### WHAT IS NEEDED
Look below for the line containing "needle_nozzle();"; from there through the line containing "zip(*points))), Vector(map(max, zip(*points)))", both lines included, please set down each line exactly and nothing else.

### GIVEN DATA
__________
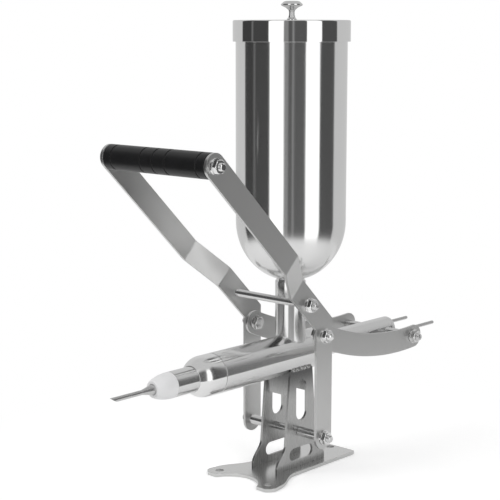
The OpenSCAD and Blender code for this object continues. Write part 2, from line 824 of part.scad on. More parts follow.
module lever_washers() {
    hole = rod_d + 2 * bolt_gap;
    color(bright_steel) both_sides() {
        for (at = [axle_at, elbow_at, tie_at]) washer_at(at, leg_out_x, hole);
        washer_at(grip_at, arm_out_x, hole);
    }
}

module lever_nuts() {
    color(bright_steel) both_sides() {
        for (at = [axle_at, elbow_at, tie_at]) nut_at(at, leg_out_x + washer_t);
        nut_at(grip_at, arm_out_x + washer_t);
    }
}

// ---------- links ----------

// Banana-shaped flat link from the elbow bolt to the rear pin. The elbow bolt
// runs in a short upright slot, so the lever's arc never strains the piston.
module link_outline() {
    half_w = bar_w / 2;
    difference() {
        union() {
            translate(elbow_at) circle(d = bar_w);
            translate(link_end) circle(d = bar_w);
            intersection() {
                difference() {
                    translate(link_centre) circle(r = link_r + half_w, $fn = 360);
                    translate(link_centre) circle(r = link_r - half_w, $fn = 360);
                }
                polygon([link_centre,
                         link_centre + 1.2 * (elbow_at - link_centre),
                         link_centre + 1.2 * (link_end - link_centre)]);
            }
        }
        translate(pin_at) circle(d = rod_d + 2 * pin_gap);
        translate(elbow_at) rotate(90)
            slot_outline(rod_d + 2 * play_across, rod_d + 2 * play_along);
    }
}

module link_right() { color(steel) side_sheet(link_in_x, link_t) link_outline(); }
module link_left() {
    color(steel) mirror([1, 0, 0]) side_sheet(link_in_x, link_t) link_outline();
}

// ---------- piston ----------

module piston_head() {
    r = bore_d / 2 - head_gap;
    groove_r = bore_d / 2 - ring_depth;
    rear = head_front + head_len;
    boss_r = tube_d / 2 - tube_wall - thread_gap;
    boss_len = 8;
    bevel = 1;
    // two grooves, at a quarter and three quarters of the head
    a = head_front + head_len / 4 - ring_w / 2;
    b = head_front + 3 * head_len / 4 - ring_w / 2;
    color(white_plastic) turned([
        [0, head_front], [r - bevel, head_front], [r, head_front + bevel],
        [r, a], [groove_r, a], [groove_r, a + ring_w], [r, a + ring_w],
        [r, b], [groove_r, b], [groove_r, b + ring_w], [r, b + ring_w],
        [r, rear], [boss_r, rear], [boss_r, rear + boss_len], [0, rear + boss_len]]);
}

module piston_rings() {
    outer_r = bore_d / 2 - ring_gap;
    inner_r = bore_d / 2 - ring_depth + ring_gap;
    side = 0.1;
    color(black_rubber) for (share = [0.25, 0.75]) {
        mid = head_front + share * head_len;
        half = ring_w / 2 - side;
        turned([[inner_r, mid - half], [outer_r - 0.4, mid - half], [outer_r, mid - half / 2],
                [outer_r, mid + half / 2], [outer_r - 0.4, mid + half], [inner_r, mid + half]]);
    }
}

module piston_tube() {
    front = head_front + head_len;
    rear = tube_end - plug_lip;
    color(bright_steel) difference() {
        barrel_rod(tube_d, front, rear);
        barrel_rod(tube_d - 2 * tube_wall, front - eps, rear + eps);
        cross(cross_d + 2 * bolt_gap, pin_at, -tube_d, tube_d);
    }
}

// Plug that closes the tube's rear end, with a rounded edge
module piston_end_plug() {
    r = tube_d / 2;
    round_r = 2;
    inside_len = 2;
    seat = tube_end - plug_lip;
    color(bright_steel) turned([
        [0, seat - inside_len], [r - tube_wall - thread_gap, seat - inside_len],
        [r - tube_wall - thread_gap, seat], [r, seat],
        for (i = [0:6]) let (a = 15 * i)
            [r - round_r * (1 - cos(a)), tube_end - round_r * (1 - sin(a))],
        [0, tube_end]]);
}

// Thick between the links, stepped down for their holes; the guide rods pass
// through it
module cross_rod() {
    shoulder_x = link_in_x - face_gap;
    color(bright_steel) difference() {
        union() {
            cross(cross_d, pin_at, -shoulder_x, shoulder_x);
            through_rod(rod_d, pin_at, link_out_x + face_gap + stack);
        }
        for (s = [-1, 1]) translate([s * guide_x, pin_y - cross_d, guide_z]) to_y()
            cylinder(d = guide_d + 2 * guide_gap, h = 2 * cross_d);
    }
}

module cross_rod_washers() {
    color(bright_steel) both_sides()
        washer_at(pin_at, link_out_x + face_gap, rod_d + 2 * bolt_gap);
}

module cross_rod_nuts() {
    color(bright_steel) both_sides() nut_at(pin_at, link_out_x + face_gap + washer_t);
}

// ---------- assembly ----------

base_plate();
stand_plate_left();
stand_plate_right();
cradle_plate_front();
cradle_plate_rear();
barrel_welds();
pump_barrel();
guide_rods();
feed_neck();
hopper();
screw_cap();
cap_seal();
outlet_tube();
nozzle_nut();
needle_nozzle();
nozzle_seal();
lever_arm_left();
lever_arm_right();
grip_tube();
rubber_grip();
grip_stud();
tie_rod();
lever_axle();
axle_sleeves();
elbow_bolts();
elbow_inner_washers();
lever_washers();
lever_nuts();
link_left();
link_right();
piston_head();
piston_rings();
piston_tube();
piston_end_plug();
cross_rod();
cross_rod_washers();
cross_rod_nuts();
lid();
lid_knob();
knob_screw();
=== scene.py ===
# %% [markdown]
# # A lever filler in polished steel
#
# The machine fills pastries. A tall hopper stands on a horizontal pump barrel, and a swinging
# yoke drives a piston through two curved links. Its CAD model already has every piece at its
# real size, so this lesson adds only what the eye wants: round edges, threads, weld beads,
# mirror polish, brushed bars, moulded rubber, and a studio for the steel to reflect.

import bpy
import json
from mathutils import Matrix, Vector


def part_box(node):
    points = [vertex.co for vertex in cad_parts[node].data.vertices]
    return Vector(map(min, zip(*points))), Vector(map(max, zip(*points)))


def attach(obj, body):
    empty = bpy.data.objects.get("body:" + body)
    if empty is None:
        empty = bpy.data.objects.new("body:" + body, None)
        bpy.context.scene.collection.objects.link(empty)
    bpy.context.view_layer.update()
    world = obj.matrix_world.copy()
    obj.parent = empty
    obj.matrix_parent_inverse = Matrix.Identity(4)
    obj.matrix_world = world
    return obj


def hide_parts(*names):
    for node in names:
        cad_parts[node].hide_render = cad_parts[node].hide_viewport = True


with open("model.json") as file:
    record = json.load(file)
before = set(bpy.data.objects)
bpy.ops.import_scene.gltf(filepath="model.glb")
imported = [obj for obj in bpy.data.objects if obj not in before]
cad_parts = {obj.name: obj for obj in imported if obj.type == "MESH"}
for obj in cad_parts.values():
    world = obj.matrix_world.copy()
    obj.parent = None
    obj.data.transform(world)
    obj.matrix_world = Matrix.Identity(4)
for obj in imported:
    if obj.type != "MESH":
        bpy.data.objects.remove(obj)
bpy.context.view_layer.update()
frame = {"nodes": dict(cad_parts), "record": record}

# %% [markdown]
# ## Working in millimetres
#
# Blender works in metres and a workshop in millimetres. All sizes below are written in
# millimetres and multiplied by `MM`. Places come from the CAD boxes wherever they can, so a
# piece that is modelled again still sits exactly where its CAD node is.

# %% Modules and units
import json
import math

import bmesh
import bpy
import numpy as np
from mathutils import Matrix, Vector

MM = 0.001
X_AXIS, Y_AXIS, Z_AXIS = 0, 1, 2


def middle(node):
    """Centre of a CAD node's box at rest."""
    low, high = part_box(node)
    return tuple((a + b) / 2 for a, b in zip(low, high))


BARREL_MID = middle("pump_barrel")
BARREL_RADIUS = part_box("pump_barrel")[1][0]
print("barrel axis at z =", round(BARREL_MID[2] / MM, 2), "mm")

# %% [markdown]
# ## Reading an outline back from a turned piece
#
# A turned piece is one outline spun about an axis. Every vertex of a turned piece lies on one
# of its circles. So each vertex is written as a radius and a place along the axis, which folds
# the whole mesh flat onto its outline, and the outline can be spun again with many more steps.

# %% Outlines of turned pieces
SAME_POINT = 0.004 * MM


def outlines_of(node, axis, centre):
    """Outlines of a turned CAD node: lists of (radius, place) points, and whether each closes."""
    mesh = frame["nodes"][node].data
    places = np.empty(3 * len(mesh.vertices))
    mesh.vertices.foreach_get("co", places)
    places = places.reshape(-1, 3)
    across = [k for k in range(3) if k != axis]
    radii = np.hypot(*(places[:, k] - centre[k] for k in across))
    folded = np.column_stack([radii, places[:, axis]])
    points, index = [], np.full(len(folded), -1)
    for i, point in enumerate(folded):
        if index[i] < 0:
            index[np.abs(folded - point).max(axis=1) < SAME_POINT] = len(points)
            points.append(tuple(float(v) for v in point))
    steps = {i: set() for i in range(len(points))}
    for edge in mesh.edges:
        a, b = (int(index[v]) for v in edge.vertices)
        if a != b:
            steps[a].add(b)
            steps[b].add(a)
    if max(len(s) for s in steps.values()) > 2:
        raise ValueError(node + " isn't a plain turned piece")
    found, left = [], set(steps)
    while left:
        ends = [i for i in left if len(steps[i]) < 2]
        here = min(ends) if ends else min(left)
        chain = []
        while here is not None:
            chain.append(points[here])
            left.discard(here)
            here = next((i for i in sorted(steps[here]) if i in left), None)
        if ends:
            chain = [(0.0, chain[0][1])] + chain + [(0.0, chain[-1][1])]
        found.append((chain, not ends))
    return found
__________
### WRITTEN REPLY
needle_nozzle();
nozzle_seal();
lever_arm_left();
lever_arm_right();
grip_tube();
rubber_grip();
grip_stud();
tie_rod();
lever_axle();
axle_sleeves();
elbow_bolts();
elbow_inner_washers();
lever_washers();
lever_nuts();
link_left();
link_right();
piston_head();
piston_rings();
piston_tube();
piston_end_plug();
cross_rod();
cross_rod_washers();
cross_rod_nuts();
lid();
lid_knob();
knob_screw();
=== scene.py ===
# %% [markdown]
# # A lever filler in polished steel
#
# The machine fills pastries. A tall hopper stands on a horizontal pump barrel, and a swinging
# yoke drives a piston through two curved links. Its CAD model already has every piece at its
# real size, so this lesson adds only what the eye wants: round edges, threads, weld beads,
# mirror polish, brushed bars, moulded rubber, and a studio for the steel to reflect.

import bpy
import json
from mathutils import Matrix, Vector


def part_box(node):
    points = [vertex.co for vertex in cad_parts[node].data.vertices]
    return Vector(map(min, zip(*points))), Vector(map(max, zip(*points)))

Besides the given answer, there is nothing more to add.